Pull out every line below holding the word "frame".

Data block:
○ ○ ○
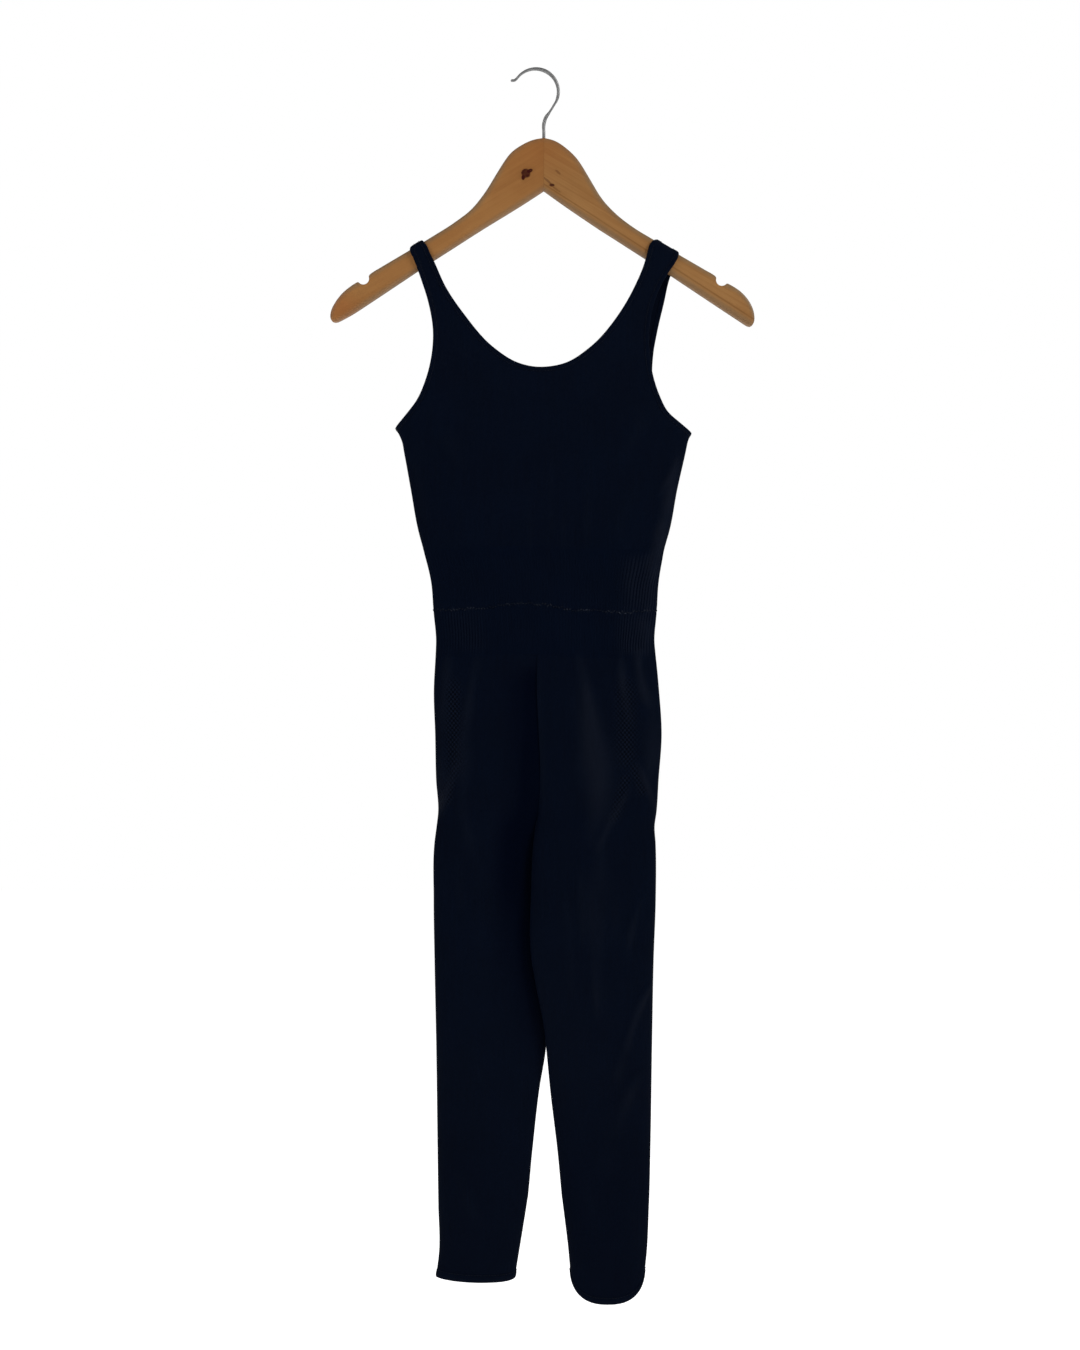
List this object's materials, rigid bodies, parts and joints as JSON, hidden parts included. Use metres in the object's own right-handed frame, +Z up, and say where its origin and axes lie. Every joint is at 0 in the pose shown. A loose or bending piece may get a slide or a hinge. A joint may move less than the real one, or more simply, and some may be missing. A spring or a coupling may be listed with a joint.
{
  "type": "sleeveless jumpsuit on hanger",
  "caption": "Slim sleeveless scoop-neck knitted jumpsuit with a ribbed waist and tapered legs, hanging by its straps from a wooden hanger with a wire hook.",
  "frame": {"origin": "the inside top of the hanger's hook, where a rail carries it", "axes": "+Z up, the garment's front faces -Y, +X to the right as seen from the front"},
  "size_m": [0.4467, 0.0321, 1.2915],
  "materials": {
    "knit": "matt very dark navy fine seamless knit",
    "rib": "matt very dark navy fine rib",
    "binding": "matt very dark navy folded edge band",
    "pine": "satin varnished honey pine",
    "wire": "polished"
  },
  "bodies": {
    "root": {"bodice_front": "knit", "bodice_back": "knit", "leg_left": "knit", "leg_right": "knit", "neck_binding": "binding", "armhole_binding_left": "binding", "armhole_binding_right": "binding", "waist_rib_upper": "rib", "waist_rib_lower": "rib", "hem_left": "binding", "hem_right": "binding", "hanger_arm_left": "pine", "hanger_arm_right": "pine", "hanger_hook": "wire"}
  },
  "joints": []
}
○ ○ ○
Output for this exercise:
List this object's materials, rigid bodies, parts and joints as JSON, hidden parts included. Use metres in the object's own right-handed frame, +Z up, and say where its origin and axes lie. Every joint is at 0 in the pose shown. A loose or bending piece may get a slide or a hinge. A joint may move less than the real one, or more simply, and some may be missing. A spring or a coupling may be listed with a joint.
  "frame": {"origin": "the inside top of the hanger's hook, where a rail carries it", "axes": "+Z up, the garment's front faces -Y, +X to the right as seen from the front"},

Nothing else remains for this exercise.